Addressing issues also arise due to the distinction between physical and virtual memory. In a typical ARM AArch64 system, the operating system manages virtual memory, translating virtual addresses to physical addresses. However, peripheral registers are often accessed using physical addresses. This requires either configuring the memory management unit (MMU) to map peripheral addresses into the virtual address space or using special instructions to access physical memory directly. Failure to handle this correctly can result in accessing the wrong memory location or triggering a segmentation fault.
Additionally, the size of peripheral registers can vary. Some devices use 8-bit registers, while others use 16-bit or 32-bit registers. This inconsistency must be accounted for when writing code to interact with peripherals. For example, writing a 32-bit value to an 8-bit register might overwrite adjacent registers, causing unintended side effects.
Implementing Memory-Mapped I/O Operations with Proper Cache and Alignment Handling
To implement memory-mapped I/O operations correctly on ARM AArch64, you must address alignment, caching, and addressing issues. Here’s a step-by-step guide to reading and writing peripheral registers, using the NS16550 UART as an example.
Step 1: Define the Peripheral Register Layout
Start by defining a structure that represents the UART’s register layout. This provides a convenient way to access registers using symbolic names rather than hard-coded addresses. For the NS16550 UART, the structure might look like this:
typedef struct {
volatile uint8_t RXDATA; // Receive Data Register
volatile uint8_t TXDATA; // Transmit Data Register
volatile uint8_t STATUS; // Status Register
volatile uint8_t CTRLA; // Control Register A
// Additional registers as needed
} UART_Registers;
The volatile
keyword ensures that the compiler does not optimize away accesses to these registers, as their values can change at any time due to hardware events.
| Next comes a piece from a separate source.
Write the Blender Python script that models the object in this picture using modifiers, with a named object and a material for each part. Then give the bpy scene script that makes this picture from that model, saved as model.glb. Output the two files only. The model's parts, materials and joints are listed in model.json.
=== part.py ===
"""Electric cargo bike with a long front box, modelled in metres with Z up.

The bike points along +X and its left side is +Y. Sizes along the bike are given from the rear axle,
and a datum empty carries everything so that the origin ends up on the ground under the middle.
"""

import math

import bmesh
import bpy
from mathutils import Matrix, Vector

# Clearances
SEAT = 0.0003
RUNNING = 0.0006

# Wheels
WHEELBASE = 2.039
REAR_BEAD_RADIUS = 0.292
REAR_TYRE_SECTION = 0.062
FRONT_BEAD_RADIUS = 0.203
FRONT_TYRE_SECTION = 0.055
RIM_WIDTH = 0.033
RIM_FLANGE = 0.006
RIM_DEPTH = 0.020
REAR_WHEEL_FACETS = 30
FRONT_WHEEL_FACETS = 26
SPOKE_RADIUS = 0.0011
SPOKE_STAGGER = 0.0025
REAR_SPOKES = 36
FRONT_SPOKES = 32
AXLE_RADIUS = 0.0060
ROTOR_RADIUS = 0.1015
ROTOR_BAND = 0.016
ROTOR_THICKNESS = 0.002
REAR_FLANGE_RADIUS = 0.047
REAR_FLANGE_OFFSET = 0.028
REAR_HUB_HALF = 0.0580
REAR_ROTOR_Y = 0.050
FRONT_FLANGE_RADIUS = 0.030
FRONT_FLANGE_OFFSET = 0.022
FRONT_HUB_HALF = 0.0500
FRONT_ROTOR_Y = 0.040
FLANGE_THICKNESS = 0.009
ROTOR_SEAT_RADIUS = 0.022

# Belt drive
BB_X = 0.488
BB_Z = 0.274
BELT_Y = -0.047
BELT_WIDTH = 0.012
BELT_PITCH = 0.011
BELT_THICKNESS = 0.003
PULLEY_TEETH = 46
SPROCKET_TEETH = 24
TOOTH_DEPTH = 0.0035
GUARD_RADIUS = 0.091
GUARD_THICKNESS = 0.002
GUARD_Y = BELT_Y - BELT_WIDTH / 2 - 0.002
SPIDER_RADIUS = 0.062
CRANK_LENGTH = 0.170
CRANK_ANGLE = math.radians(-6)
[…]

Step 2: Map the Peripheral Address
Next, map the peripheral’s base address to the register structure. This address is typically provided in the hardware documentation. For example, if the UART is located at 0x60002000
, you can define a pointer to the register structure:
#define UART_BASE_ADDRESS 0x60002000
UART_Registers *uart = (UART_Registers *)UART_BASE_ADDRESS;
If the system uses virtual memory, you may need to map the physical address to a virtual address using the MMU. This step is platform-specific and often handled by the operating system or bootloader.
Step 3: Handle Caching
To ensure that I/O operations bypass the cache, you can use uncached memory mappings or explicit cache management instructions. On ARM AArch64, the DC CIVAC
(Data Cache Clean and Invalidate by Virtual Address to Point of Coherency) instruction can be used to flush the cache for a specific memory range. Alternatively, you can configure the MMU to mark the peripheral’s memory region as uncached.
Here’s an example of using a memory barrier to ensure that writes to the UART transmit register are immediately visible:
static inline void uart_write_byte(UART_Registers *uart, uint8_t data) {
uart->TXDATA = data;
__asm volatile("dsb sy" ::: "memory"); // Data Synchronization Barrier
}
The dsb sy
instruction ensures that all previous memory accesses are completed before proceeding, preventing reordering that could interfere with I/O operations.
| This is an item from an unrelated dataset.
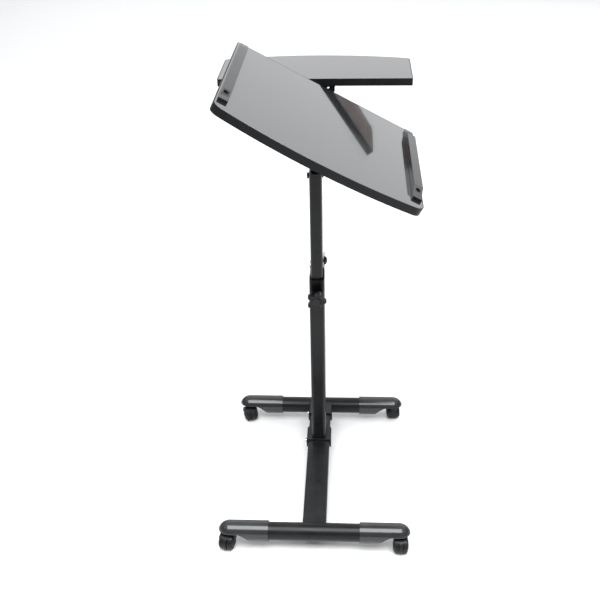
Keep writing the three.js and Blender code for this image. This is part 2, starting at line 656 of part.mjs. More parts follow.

Step 4: Implement Read and Write Functions
With the register structure and caching handled, you can implement functions to read and write UART registers. For example:
static inline uint8_t uart_read_byte(UART_Registers *uart) {
return uart->RXDATA;
}
static inline void uart_write_byte(UART_Registers *uart, uint8_t data) {
uart->TXDATA = data;
__asm volatile("dsb sy" ::: "memory"); // Ensure write completion
}
These functions provide a clean interface for interacting with the UART, abstracting away the low-level details of memory-mapped I/O.
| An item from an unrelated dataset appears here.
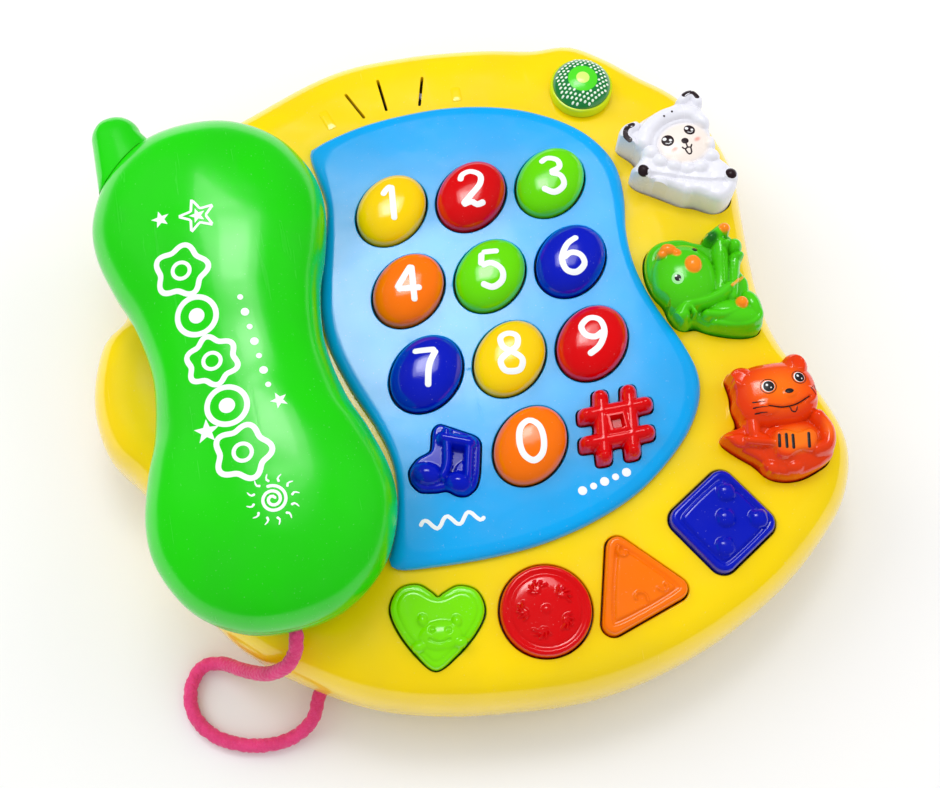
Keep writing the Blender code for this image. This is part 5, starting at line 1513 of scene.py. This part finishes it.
def make_handset_bottom():
    finish = plastic("handset_abs", HANDSET_GREEN, 0.2, 0.25)
    profile = [(37.0, 0.70), (37.4, 0.78), (38.2, 0.852), (39.4, 0.908), (41.0, 0.948),
               (43.0, 0.977), (45.4, 0.992),
               (48.0, 0.999), (49.5, 1.0), (49.85, 0.996)]
    made = loft("handset_bottom", [handset_ring(share, z) for z, share in profile], finish)
    for name, along in (("ear", CUP_ALONG), ("mouth", -CUP_ALONG)):
        cup = [(CUP_RADIUS - 5.0, CUP_FOOT_Z), (CUP_RADIUS - 1.3, CUP_FOOT_Z + 0.15),
               (CUP_RADIUS - 0.5, CUP_FOOT_Z + 0.6),
               (CUP_RADIUS, CUP_FOOT_Z + 1.5), (CUP_RADIUS, 37.8), (CUP_RADIUS + 1.0, 39.4)]
        boolean(made, [cylinder(f"{name}_cup", on_handset(0, along), cup, 80)], "UNION")
    hollow = [handset_ring(share * 0.93, z + 2.2) for z, share in profile[:-1]] + [handset_ring(0.94, 52.0)]
    tools = [loft("handset_bottom_hollow", hollow)]
    for name, along in (("ear", CUP_ALONG), ("mouth", -CUP_ALONG)):
        centre = on_handset(0, along)
        tools.append(cylinder(f"{name}_cup_hollow", centre, [(CUP_RADIUS - 3.0, CUP_FOOT_Z + 2.0),
                                                           (CUP_RADIUS - 2.0, 42.0)], 60))
        for circle_number, count in enumerate((1, 6, 12)):
            for number in range(count):
                angle = 2 * math.pi * number / count
                reach = 4.2 * circle_number
                hole = on_handset(reach * math.cos(angle), along + reach * math.sin(angle))
                tools.append(cylinder(f"{name}_hole_{circle_number}_{number}", hole,
                                      [(1.5, CUP_FOOT_Z - 0.5), (1.0, CUP_FOOT_Z + 0.4),
                                       (1.0, CUP_FOOT_Z + 4)], 16))
    for number, along in enumerate((HANDSET_SCREW_ALONG, -HANDSET_SCREW_ALONG)):
        tools.append(cylinder(f"handset_bore_{number}", on_handset(0, along),
                              [(3.9, 36.6), (3.5, 37.3), (3.3, 37.8), (3.3, 44.0)], 32))
    start, after = np.array(CORD_ROUTE[0]), np.array(CORD_ROUTE[1])
    ahead = (after - start) / np.linalg.norm(after - start)
    side, up = frames_along(np.array([start, after]))
    corners = np.arange(28) * 2 * math.pi / 28
    outlet = [start + ahead * reach + np.outer(np.cos(corners), side[0]) * radius
              + np.outer(np.sin(corners), up[0]) * radius for reach,
              radius in ((-2, 2.9), (9, 2.9), (14, 3.6))]
    tools.append(loft("cord_outlet", outlet))
    face_outwards(tools)
    boolean(made, tools)
    finish_cut(made, finish, 38)
    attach(made, "handset")
    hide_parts("handset_bottom_shell")


def make_antenna():
    """A rounded tab, wider at its foot, saddled against the handset's shoulder."""
    finish = plastic("handset_abs", HANDSET_GREEN, 0.2, 0.25)
    inner, foot, tip = np.array([-82.4, 63.4,
                                 51.0]), np.array([-86.9, 67.7, 51.0]), np.array([-88.3, 77.8, 51.0])
    ahead = (tip - foot) / np.linalg.norm(tip - foot)
    radius, half_height = 7.4, 6.2
    flare, side = np.array([8.6, 7.4, 0.0]), np.array([ahead[1], -ahead[0], 0.0]) * radius
    stages = [(inner * (1 - t) + foot * t, flare, 1.0) for t in (0.0, 0.5)]
    stages += [(foot * (1 - t) + tip * t, flare * (1 - t) + side * t, 1.0) for t in np.linspace(0, 1, 9)]
    stages += [(tip + ahead * radius * math.sin(bend), side * math.cos(bend), math.cos(bend))
               for bend in np.linspace(0.12, math.pi / 2 - 0.03, 14)]
    angles = np.arange(48) * 2 * math.pi / 48
    ridge = 0.5 * np.exp(-((np.degrees(angles) - 128) / 22) ** 2)
    rings = [centre + np.outer(np.cos(angles), across)
             + np.outer(np.sin(angles) * half_height + ridge, (0.0, 0.0, scale)) for centre,
             across, scale in stages]
    made = loft("antenna_tab", rings[::-1], finish)
    grown = [(37.0, 0.72), (41.0, 0.96), (45.4, 1.003), (49.5, 1.008), (HANDSET_SPLIT_Z + 2, 1.008)]
    envelope = [handset_ring(share, z) for z, share in grown]
    envelope += [handset_ring(share, handset_top_z(share) + 0.3)
                 for share in (0.985, 0.95, 0.9, 0.8, 0.65, 0.5)]
    tools = [loft("handset_envelope", envelope)]
    face_outwards([made] + tools)
    boolean(made, tools)
    finish_cut(made, finish)
    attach(made, "handset")
    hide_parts("handset_antenna")


def star(centre, radius, angle, pinch=0.42):
    turns = np.arange(10) * math.pi / 5 + angle
    reach = np.where(np.arange(10) % 2 == 0, radius, radius * pinch)
    return np.column_stack([np.cos(turns) * reach, np.sin(turns) * reach]) + np.array(centre)


def petals(centre, radius, count, depth, angle=0.0):
    turns = np.linspace(0, 2 * math.pi, 120, endpoint=False)
    reach = radius * (1.0 + depth * np.cos(count * (turns - angle)))
    return np.column_stack([np.cos(turns) * reach, np.sin(turns) * reach]) + np.array(centre)


def print_handset(handset_top):
    """White print: stars, a spiral sun and, down the middle, a garland of outlined flowers and rings."""
    prints = Prints(surface_below(handset_top), 0.09, 0.25)
    prints.patch(star((-77.0, 40.4), 2.7, 1.7), (-77.0, 40.4))
    prints.patch(star((-66.6, 39.2), 2.4, 1.75), (-66.6, 39.2))
    prints.line(straight_path(np.vstack([star((-66.6, 39.2), 5.4, 1.75),
                                         star((-66.6, 39.2), 5.4, 1.75)[:1]]), 0.4)[:-1],
                0.75, True)
    prints.patch(star((-73.0, -24.6), 3.6, 1.5), (-73.0, -24.6))
    prints.patch(star((-52.8, -19.6), 2.5, 1.9), (-52.8, -19.6))
    start, end = np.array([-73.4, 23.5]), np.array([-64.4, -32.5])
    for number, (radius, count, depth) in enumerate(((6.8, 5, 0.13), (5.4, 2, 0.0),
                                                     (6.6, 6, 0.11), (5.4, 2, 0.0),
                                                     (6.9, 5, 0.13))):
        place = start + (end - start) * number / 4
        prints.line(petals(place, radius, count, depth, 0.3 * number), 1.55, True)
        if number % 2:
            prints.disc(place, 2.2)
        else:
            prints.line(ellipse(place, 2.4, 2.4, 40), 1.1, True)
    for number in range(7):
        part = number / 6
        prints.disc((-58.6 + 3.6 * part, 12.5 - 27.0 * part), 1.15 if number % 2 else 0.8)
    centre = np.array([-58.6, -46.8])
    turns = np.linspace(0.0, 4.6 * math.pi, 90)
    spiral = np.column_stack([np.cos(turns),
                              np.sin(turns)]) * (0.5 + 3.3 * turns / turns[-1])[:, None] + centre
    prints.line(spiral, 0.8)
    for number in range(12):
        angle = 2 * math.pi * number / 12 + 0.1
        across = np.array([-math.sin(angle), math.cos(angle)])
        ahead = np.array([math.cos(angle), math.sin(angle)])
        ray = [centre + ahead * reach + across * sway for reach,
               sway in ((4.9, -0.3), (5.8, 0.35), (7.1, -0.25))]
        prints.line(smooth_path(ray, 0.2), 0.7, taper=True)
    prints.make("handset_print", print_ink("white_ink", WHITE_INK), "handset", "handset_green")


handset_top_piece = make_handset_top()
make_handset_bottom()
make_antenna()
print_handset(handset_top_piece)


# ---- Underside ----------------------------------------------------------------------------------
def make_battery_door():
    finish = plastic("body_abs", YELLOW, 0.15)
    low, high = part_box("battery_door")
    low, high = low / MM, high / MM
    outline = rounded_polygon([(low[0], low[1]), (high[0], low[1]), (high[0], high[1]),
                               (low[0], high[1])], 1.6, 6)
    stages = [(0.5, low[2]), (0.15, low[2] + 0.15), (0.0, low[2] + 0.5), (0.0, high[2])]
    made = loft("battery_cover", [ring(offset(outline, a), z) for a, z in stages], finish)
    tools = []
    for number in range(9):
        x = low[0] + 8.0 + number * 2.4
        groove = rounded_polygon(rectangle((x, (low[1] + high[1]) / 2),
                                           (1.1, high[1] - low[1] - 16.0)), 0.5, 5)
        tools.append(loft(f"groove_{number}",
                          [ring(offset(groove, -0.2), low[2] - 0.5), ring(groove, low[2] + 0.6)]))
    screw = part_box("battery_door_screw")
    place = ((screw[0] + screw[1]) / 2 / MM)[:2]
    tools.append(cylinder("door_seat", place,
                          [(3.6, low[2] - 0.5), (3.2, low[2] + 0.4), (3.2, high[2] - 0.6)], 32))
    boolean(made, tools)
    finish_cut(made, finish)
    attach(made, "base")
    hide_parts("battery_door")


def make_screws():
    """Pan heads with a cross recess, seen from below, on threaded shanks."""
    finish = metal("screw_steel", (0.60, 0.61, 0.63), 0.3)
    names = [name for name in NODES if "screw" in name]
    for name in sorted(names):
        low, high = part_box(name)
        low, high = low / MM, high / MM
        centre = ((low + high) / 2)[:2]
        radius = (high[0] - low[0]) / 2
        shank = 1.15
        profile = [(radius * 0.55, low[2]), (radius * 0.85, low[2] + 0.2), (radius, low[2] + 0.75),
                   (radius, low[2] + 1.3),
                   (shank, low[2] + 1.35)]
        z, step = low[2] + 1.8, 0.0
        while z < high[2] - 1.2:
            profile.append((shank if int(step) % 2 else shank * 0.72, z))
            z, step = z + 0.5, step + 1
        profile += [(0.7, high[2] - 0.9), (0.1, high[2])]
        made = cylinder(f"{name}_head", centre, profile, 32, finish)
        tools = [loft(f"{name}_recess_{turn}",
                      [ring(rectangle(centre, (radius * 1.15, 0.62), turn * math.pi / 2), z)
                                               for z in (low[2] - 0.5, low[2] + 0.8)]) for turn in range(2)]
        boolean(made, tools)
        finish_cut(made, finish)
        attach(made, "handset" if name.startswith("handset") else "base")
        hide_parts(name)


make_battery_door()
make_screws()


# ---- Inner pieces -------------------------------------------------------------------------------
def finish_inner_pieces():
    finishes = {
        "circuit_board": matte("board_green", (0.02, 0.16, 0.06), (0.03, 0.24, 0.10), 60.0, 0.4),
        "sound_chip": matte("epoxy_black", (0.012, 0.012, 0.014), (0.03, 0.03, 0.032), 200.0, 0.45),
        "key_mat": matte("silicone_grey", (0.58, 0.58, 0.56), (0.66, 0.66, 0.64), 90.0, 0.7),
        "light_led": clear_plastic("led_epoxy", (0.95, 0.95, 0.85), 0.8),
        "speaker_frame": metal("zinc_steel", (0.66, 0.67, 0.69), 0.35),
        "speaker_magnet": matte("ferrite", (0.03, 0.03, 0.035), (0.06, 0.06, 0.065), 300.0, 0.6),
        "speaker_cone": matte("paper_cone", (0.05, 0.05, 0.055), (0.09, 0.09, 0.09), 400.0, 0.85),
        "battery_cell": metal("cell_jacket", (0.06, 0.12, 0.30), 0.3),
        "battery_plate": metal("zinc_steel", (0.66, 0.67, 0.69), 0.35),
        "battery_spring": metal("zinc_steel", (0.66, 0.67, 0.69), 0.35),
    }
    for name, node in NODES.items():
        for prefix, finish in finishes.items():
            if name.startswith(prefix):
                node.data.materials.clear()
                node.data.materials.append(finish)


finish_inner_pieces()


# ---- Floor and light ----------------------------------------------------------------------------
def make_stage():
    g = Graph("studio_paper")
    body = g.mix(g.ramp(g.noise(6.0, 3.0), 0.3, 0.7, 0.0, 1.0), (0.90, 0.90, 0.90), (0.88, 0.88, 0.885))
    paper = g.set(Base_Color=body, Roughness=0.9, Normal=g.bump(g.noise(900.0, 2.0), 0.1, 0.0001))
    size = 3000.0
    floor = add_mesh("floor", [(-size, -size, 0), (size, -size, 0), (size, size, 0), (-size, size, 0)],
                     [(0, 1, 2, 3)], paper, None)


WORLD_STRENGTH = 0.76     # what lights the object and the floor
MIRRORED_STRENGTH = 0.07  # what glossy plastic mirrors, so that only the softboxes show in it
LIGHTS_AIM = (0.0, 0.0, 0.03)


def add_softbox(name, place, target, size, power):
    light = bpy.data.objects.new(name, bpy.data.lights.new(name, "AREA"))
    light.data.shape = "RECTANGLE"
    light.data.size, light.data.size_y = size
    light.data.energy = power
    place, target = Vector(place), Vector(target)
    turn = (target - place).to_track_quat("-Z", "Y").to_matrix().to_4x4()
    light.matrix_world = Matrix.Translation(place) @ turn
    bpy.context.scene.collection.objects.link(light)
    return light


def make_lights():
    world = bpy.data.worlds.new("studio")
    world.use_nodes = True
    background = world.node_tree.nodes["Background"]
    background.inputs["Color"].default_value = (1.0, 1.0, 1.0, 1.0)
    tree = world.node_tree
    strength = tree.nodes.new("ShaderNodeMapRange")
    strength.inputs["To Min"].default_value = WORLD_STRENGTH
    strength.inputs["To Max"].default_value = MIRRORED_STRENGTH
    tree.links.new(tree.nodes.new("ShaderNodeLightPath").outputs["Is Glossy Ray"], strength.inputs["Value"])
    tree.links.new(strength.outputs["Result"], background.inputs["Strength"])
    bpy.context.scene.world = world
    for name, place, size, power in (("rear_left_fill", (-0.75, 0.65, 0.85), (0.8, 0.8), 5.0),
                                     ("right_fill", (1.0, 0.15, 0.75), (0.7, 0.9), 2.5),
                                     ("front_fill", (0.15, -1.1, 0.7), (1.2, 0.5), 0.7)):
        add_softbox(name, place, LIGHTS_AIM, size, power).visible_glossy = False
    add_softbox("wide_softbox", (0.05, 0.43, 1.0), LIGHTS_AIM, (0.50, 0.34), 1.5)
    add_softbox("near_softbox", (0.04, 0.43, 0.995), LIGHTS_AIM, (0.26, 0.20), 0.8)
    bpy.context.scene.view_settings.view_transform = "Standard"


make_stage()
make_lights()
Step 5: Handle Alignment and Register Sizes
When dealing with peripherals that use non-standard register sizes or alignment, you may need to adjust your code accordingly. For example, if a peripheral uses 8-bit registers but maps them to 32-bit aligned addresses, you can use pointer arithmetic to access the correct byte within the word:
static inline uint8_t read_8bit_register(volatile uint32_t *base, int offset) {
return *((volatile uint8_t *)((uintptr_t)base + offset));
}
This approach ensures that you access the correct byte without violating alignment requirements.
Step 6: Test and Debug
Finally, thoroughly test your I/O operations to ensure they work as expected. Use a debugger or logic analyzer to verify that data is being sent and received correctly. Pay particular attention to timing issues, as delays or race conditions can cause intermittent failures.
By following these steps, you can implement reliable memory-mapped I/O operations on ARM AArch64 systems, even when dealing with challenging peripherals like the NS16550 UART. Proper handling of alignment, caching, and addressing is essential for ensuring robust and efficient communication with hardware devices.